#### Exercise:
Beginning at the first line of the data, print each line exactly, stopping after the line that contains "for the shader.".

────────

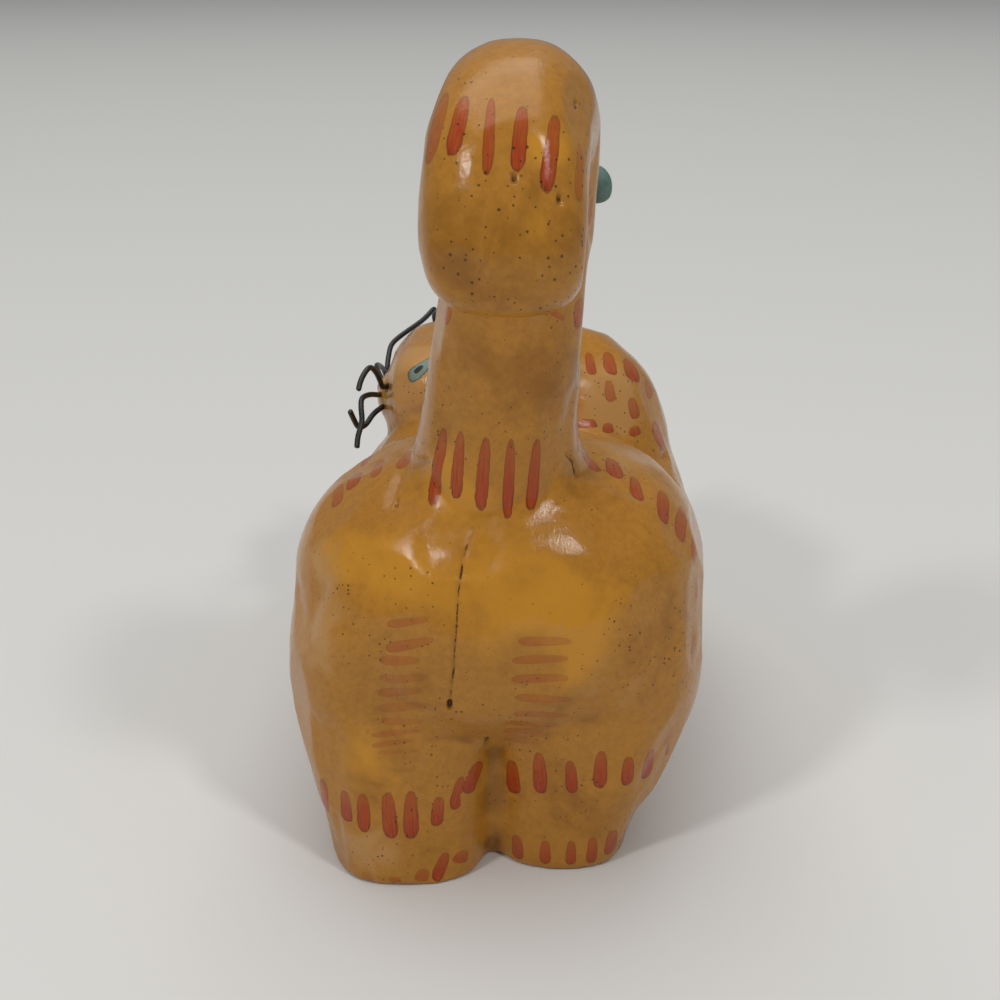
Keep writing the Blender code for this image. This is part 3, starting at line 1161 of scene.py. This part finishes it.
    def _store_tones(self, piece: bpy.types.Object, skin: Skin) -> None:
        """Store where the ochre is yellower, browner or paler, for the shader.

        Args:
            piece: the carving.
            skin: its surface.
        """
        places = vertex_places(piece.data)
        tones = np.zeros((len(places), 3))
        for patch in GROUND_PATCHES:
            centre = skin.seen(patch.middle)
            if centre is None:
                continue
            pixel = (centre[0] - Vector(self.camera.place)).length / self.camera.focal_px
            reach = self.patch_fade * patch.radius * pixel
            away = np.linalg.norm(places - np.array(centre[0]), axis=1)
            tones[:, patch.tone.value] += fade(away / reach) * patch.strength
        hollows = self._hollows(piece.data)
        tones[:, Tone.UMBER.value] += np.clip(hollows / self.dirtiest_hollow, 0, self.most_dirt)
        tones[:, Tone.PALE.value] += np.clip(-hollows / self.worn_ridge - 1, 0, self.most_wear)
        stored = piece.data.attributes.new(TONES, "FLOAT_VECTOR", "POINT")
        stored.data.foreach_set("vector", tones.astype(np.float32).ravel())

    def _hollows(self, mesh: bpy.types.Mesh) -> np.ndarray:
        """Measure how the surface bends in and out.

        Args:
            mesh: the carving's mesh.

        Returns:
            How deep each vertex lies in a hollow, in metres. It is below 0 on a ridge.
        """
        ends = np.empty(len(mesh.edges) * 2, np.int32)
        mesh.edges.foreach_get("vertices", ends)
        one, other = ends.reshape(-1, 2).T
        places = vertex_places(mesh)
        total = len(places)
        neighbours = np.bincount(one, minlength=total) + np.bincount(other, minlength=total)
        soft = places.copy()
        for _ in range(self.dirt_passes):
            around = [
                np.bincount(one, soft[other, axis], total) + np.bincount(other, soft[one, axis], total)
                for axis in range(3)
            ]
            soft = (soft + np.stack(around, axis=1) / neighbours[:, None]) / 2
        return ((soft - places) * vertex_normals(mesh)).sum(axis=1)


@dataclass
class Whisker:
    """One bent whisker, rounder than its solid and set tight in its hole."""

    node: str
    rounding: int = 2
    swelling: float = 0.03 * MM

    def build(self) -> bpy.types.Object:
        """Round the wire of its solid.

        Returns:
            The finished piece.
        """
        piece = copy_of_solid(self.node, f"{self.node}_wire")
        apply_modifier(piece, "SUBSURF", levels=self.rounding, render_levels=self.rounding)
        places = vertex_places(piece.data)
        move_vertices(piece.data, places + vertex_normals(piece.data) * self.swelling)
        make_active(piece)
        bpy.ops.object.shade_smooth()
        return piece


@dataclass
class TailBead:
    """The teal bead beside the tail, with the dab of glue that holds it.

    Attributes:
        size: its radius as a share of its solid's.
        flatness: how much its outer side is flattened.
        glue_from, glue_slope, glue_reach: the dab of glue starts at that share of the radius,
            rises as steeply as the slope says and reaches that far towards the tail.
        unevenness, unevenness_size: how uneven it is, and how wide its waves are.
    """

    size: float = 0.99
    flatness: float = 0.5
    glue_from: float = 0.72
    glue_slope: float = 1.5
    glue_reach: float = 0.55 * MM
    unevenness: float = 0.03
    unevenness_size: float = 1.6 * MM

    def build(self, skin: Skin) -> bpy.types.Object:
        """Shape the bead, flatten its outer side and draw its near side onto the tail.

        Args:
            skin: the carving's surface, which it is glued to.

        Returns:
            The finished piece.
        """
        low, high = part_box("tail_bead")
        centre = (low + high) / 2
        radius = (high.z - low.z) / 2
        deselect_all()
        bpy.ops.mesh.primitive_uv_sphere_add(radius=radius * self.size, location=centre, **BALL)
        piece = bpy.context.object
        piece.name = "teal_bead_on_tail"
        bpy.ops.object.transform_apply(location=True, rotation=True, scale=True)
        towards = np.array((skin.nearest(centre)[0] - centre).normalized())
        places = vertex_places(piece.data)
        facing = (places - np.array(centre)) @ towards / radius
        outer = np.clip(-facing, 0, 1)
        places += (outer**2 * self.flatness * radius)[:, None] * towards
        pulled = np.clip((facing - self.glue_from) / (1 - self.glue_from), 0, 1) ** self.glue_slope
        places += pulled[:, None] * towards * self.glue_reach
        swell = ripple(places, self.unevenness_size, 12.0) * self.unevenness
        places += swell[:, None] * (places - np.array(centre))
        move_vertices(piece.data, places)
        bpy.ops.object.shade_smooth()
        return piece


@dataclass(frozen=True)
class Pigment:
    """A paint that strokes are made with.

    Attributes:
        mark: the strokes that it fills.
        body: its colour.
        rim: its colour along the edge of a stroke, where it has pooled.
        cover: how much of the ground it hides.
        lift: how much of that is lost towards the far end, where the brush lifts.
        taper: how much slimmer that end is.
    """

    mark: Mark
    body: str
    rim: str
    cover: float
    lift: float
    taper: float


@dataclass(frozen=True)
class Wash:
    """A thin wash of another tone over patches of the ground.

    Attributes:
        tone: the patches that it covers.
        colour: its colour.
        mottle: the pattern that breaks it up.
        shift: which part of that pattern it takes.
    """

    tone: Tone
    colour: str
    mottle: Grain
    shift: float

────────

#### Reply to the exercise:
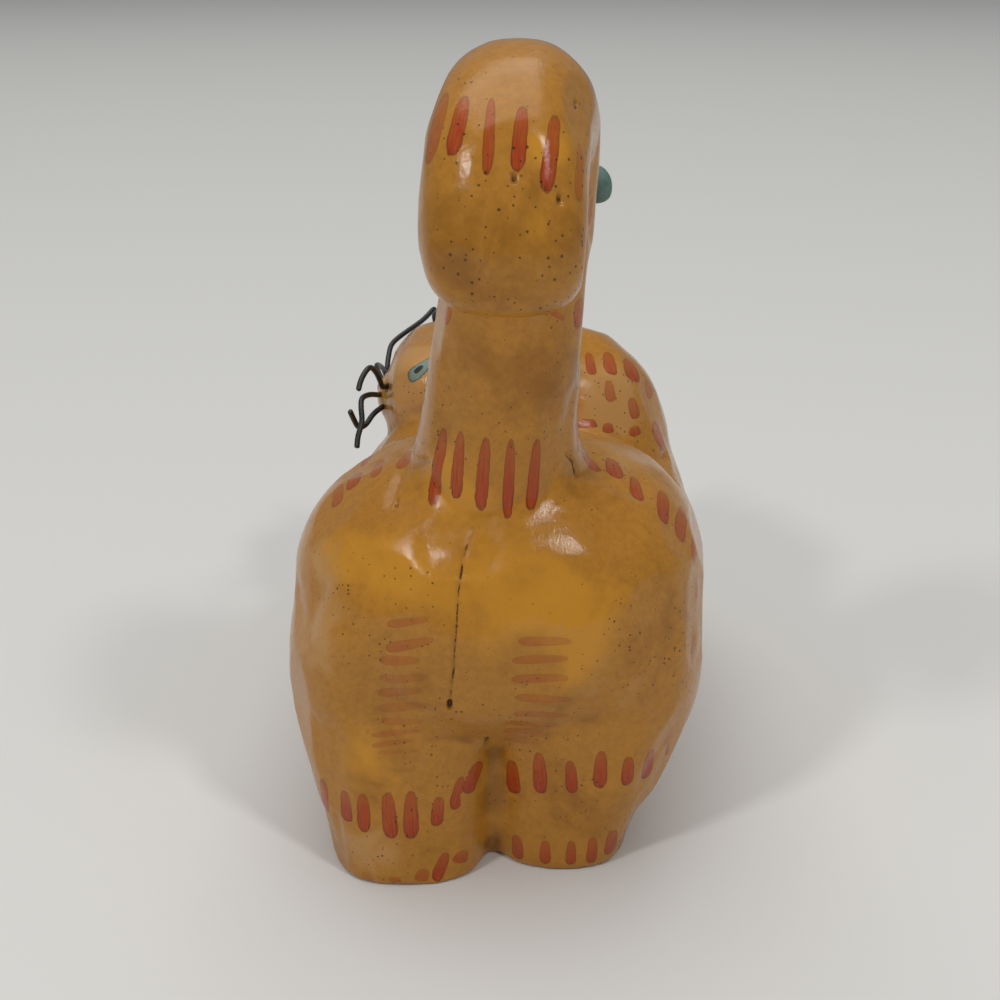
Keep writing the Blender code for this image. This is part 3, starting at line 1161 of scene.py. This part finishes it.
    def _store_tones(self, piece: bpy.types.Object, skin: Skin) -> None:
        """Store where the ochre is yellower, browner or paler, for the shader.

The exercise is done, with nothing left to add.